--- DATA TO PROCESS ---

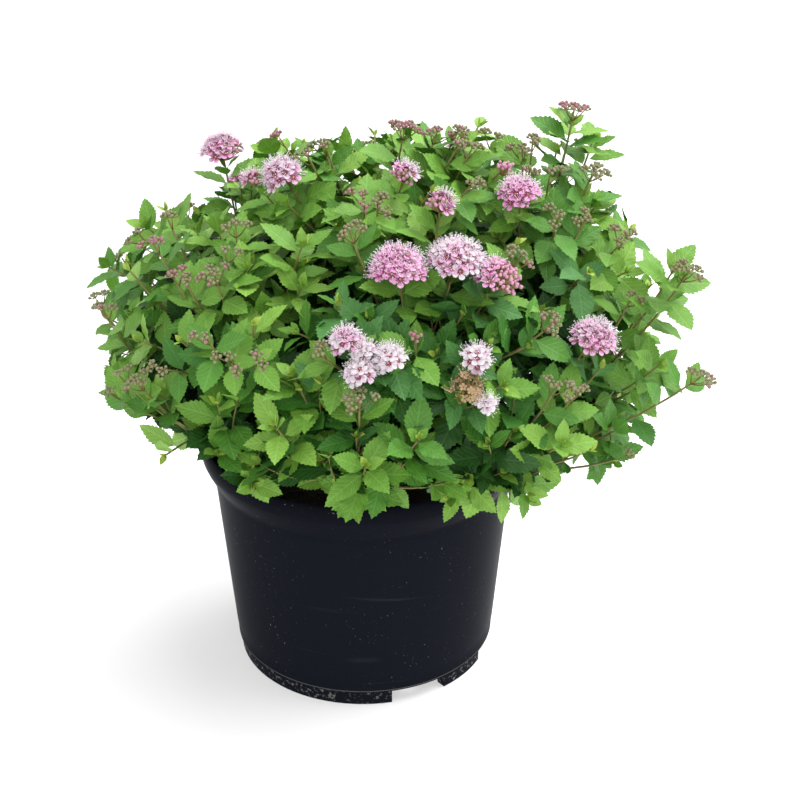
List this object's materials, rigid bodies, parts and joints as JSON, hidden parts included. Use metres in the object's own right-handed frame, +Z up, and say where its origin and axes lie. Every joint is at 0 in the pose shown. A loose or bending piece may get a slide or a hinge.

--

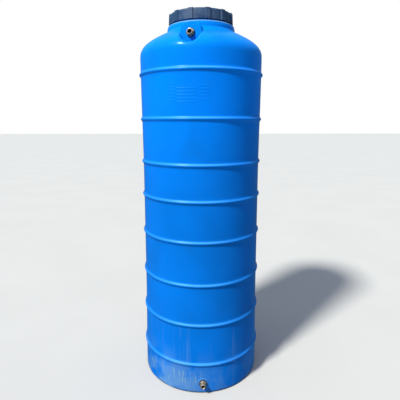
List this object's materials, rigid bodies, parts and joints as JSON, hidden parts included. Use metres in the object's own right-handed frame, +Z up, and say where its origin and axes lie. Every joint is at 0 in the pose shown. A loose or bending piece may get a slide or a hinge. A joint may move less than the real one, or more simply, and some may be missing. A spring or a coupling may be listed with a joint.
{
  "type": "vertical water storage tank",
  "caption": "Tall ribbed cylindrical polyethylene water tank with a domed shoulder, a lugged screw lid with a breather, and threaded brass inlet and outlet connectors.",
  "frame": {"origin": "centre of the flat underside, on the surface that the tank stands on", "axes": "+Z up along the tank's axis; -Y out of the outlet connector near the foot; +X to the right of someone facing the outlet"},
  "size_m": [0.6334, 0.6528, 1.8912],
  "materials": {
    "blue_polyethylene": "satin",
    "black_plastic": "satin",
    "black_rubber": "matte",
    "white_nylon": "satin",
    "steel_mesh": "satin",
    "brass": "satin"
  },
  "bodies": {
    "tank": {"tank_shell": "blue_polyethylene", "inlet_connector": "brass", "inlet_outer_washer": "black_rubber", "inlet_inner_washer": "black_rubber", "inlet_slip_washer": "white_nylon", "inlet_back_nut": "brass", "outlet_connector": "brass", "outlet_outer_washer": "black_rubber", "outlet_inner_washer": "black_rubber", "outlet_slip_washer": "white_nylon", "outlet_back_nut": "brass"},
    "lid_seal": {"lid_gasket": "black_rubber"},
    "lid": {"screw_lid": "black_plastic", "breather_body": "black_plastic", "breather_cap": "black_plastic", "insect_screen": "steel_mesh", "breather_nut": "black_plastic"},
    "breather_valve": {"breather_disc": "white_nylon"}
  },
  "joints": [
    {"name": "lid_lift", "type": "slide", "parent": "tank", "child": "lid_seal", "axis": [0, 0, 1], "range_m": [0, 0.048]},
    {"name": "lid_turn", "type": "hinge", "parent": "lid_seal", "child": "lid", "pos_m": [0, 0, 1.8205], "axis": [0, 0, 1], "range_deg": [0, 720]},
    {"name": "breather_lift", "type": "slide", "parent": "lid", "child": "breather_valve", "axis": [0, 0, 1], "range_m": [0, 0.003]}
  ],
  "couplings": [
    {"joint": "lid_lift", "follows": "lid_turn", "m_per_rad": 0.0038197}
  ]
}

* * *

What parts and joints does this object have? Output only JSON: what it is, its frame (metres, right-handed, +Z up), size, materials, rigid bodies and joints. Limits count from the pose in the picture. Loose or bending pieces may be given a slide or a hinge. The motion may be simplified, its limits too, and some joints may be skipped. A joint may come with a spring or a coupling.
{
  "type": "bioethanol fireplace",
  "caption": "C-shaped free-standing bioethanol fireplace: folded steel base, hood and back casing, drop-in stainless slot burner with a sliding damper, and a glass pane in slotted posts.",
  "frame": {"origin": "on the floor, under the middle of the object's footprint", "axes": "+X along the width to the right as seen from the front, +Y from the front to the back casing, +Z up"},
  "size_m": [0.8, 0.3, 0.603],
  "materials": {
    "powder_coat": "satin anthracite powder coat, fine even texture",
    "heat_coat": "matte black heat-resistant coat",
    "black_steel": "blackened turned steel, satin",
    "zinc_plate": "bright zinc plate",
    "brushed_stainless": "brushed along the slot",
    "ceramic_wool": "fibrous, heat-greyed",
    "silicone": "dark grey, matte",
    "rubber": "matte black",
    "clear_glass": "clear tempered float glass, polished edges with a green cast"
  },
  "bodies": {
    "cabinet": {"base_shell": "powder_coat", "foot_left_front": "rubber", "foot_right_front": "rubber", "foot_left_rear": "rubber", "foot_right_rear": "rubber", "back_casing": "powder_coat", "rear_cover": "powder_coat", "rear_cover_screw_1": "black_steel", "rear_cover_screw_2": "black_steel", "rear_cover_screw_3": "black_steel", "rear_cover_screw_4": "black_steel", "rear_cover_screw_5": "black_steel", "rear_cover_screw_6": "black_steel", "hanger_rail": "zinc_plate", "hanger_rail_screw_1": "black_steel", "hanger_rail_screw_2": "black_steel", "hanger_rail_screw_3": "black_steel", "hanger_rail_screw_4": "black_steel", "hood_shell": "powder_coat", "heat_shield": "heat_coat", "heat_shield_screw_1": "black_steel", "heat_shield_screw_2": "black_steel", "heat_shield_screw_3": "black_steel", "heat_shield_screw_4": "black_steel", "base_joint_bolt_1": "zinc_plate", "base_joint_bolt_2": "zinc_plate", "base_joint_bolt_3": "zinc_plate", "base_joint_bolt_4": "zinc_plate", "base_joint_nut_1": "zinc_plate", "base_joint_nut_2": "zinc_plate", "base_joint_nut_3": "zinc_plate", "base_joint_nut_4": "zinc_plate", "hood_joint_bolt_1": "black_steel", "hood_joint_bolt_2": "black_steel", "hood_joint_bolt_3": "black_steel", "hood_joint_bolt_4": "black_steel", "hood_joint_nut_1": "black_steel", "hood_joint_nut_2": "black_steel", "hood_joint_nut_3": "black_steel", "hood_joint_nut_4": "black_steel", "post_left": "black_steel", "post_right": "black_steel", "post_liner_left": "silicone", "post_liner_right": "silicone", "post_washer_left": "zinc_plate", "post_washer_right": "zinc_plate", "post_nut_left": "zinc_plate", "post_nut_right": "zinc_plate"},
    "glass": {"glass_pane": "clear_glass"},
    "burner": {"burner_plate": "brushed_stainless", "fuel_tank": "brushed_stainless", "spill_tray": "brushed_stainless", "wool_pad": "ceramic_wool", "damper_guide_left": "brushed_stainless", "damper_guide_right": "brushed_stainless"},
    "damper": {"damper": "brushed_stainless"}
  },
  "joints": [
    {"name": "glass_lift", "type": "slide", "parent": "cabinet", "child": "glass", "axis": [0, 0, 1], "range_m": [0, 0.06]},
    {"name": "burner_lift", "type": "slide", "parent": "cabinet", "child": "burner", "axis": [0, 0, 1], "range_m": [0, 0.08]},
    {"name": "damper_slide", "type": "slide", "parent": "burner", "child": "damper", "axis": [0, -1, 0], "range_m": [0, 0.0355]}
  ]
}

--- PROBLEM REQUIREMENTS ---
Pick out the lines that have the word "from". Copy them all.

--- TASK SOLUTION ---
What parts and joints does this object have? Output only JSON: what it is, its frame (metres, right-handed, +Z up), size, materials, rigid bodies and joints. Limits count from the pose in the picture. Loose or bending pieces may be given a slide or a hinge. The motion may be simplified, its limits too, and some joints may be skipped. A joint may come with a spring or a coupling.
  "frame": {"origin": "on the floor, under the middle of the object's footprint", "axes": "+X along the width to the right as seen from the front, +Y from the front to the back casing, +Z up"},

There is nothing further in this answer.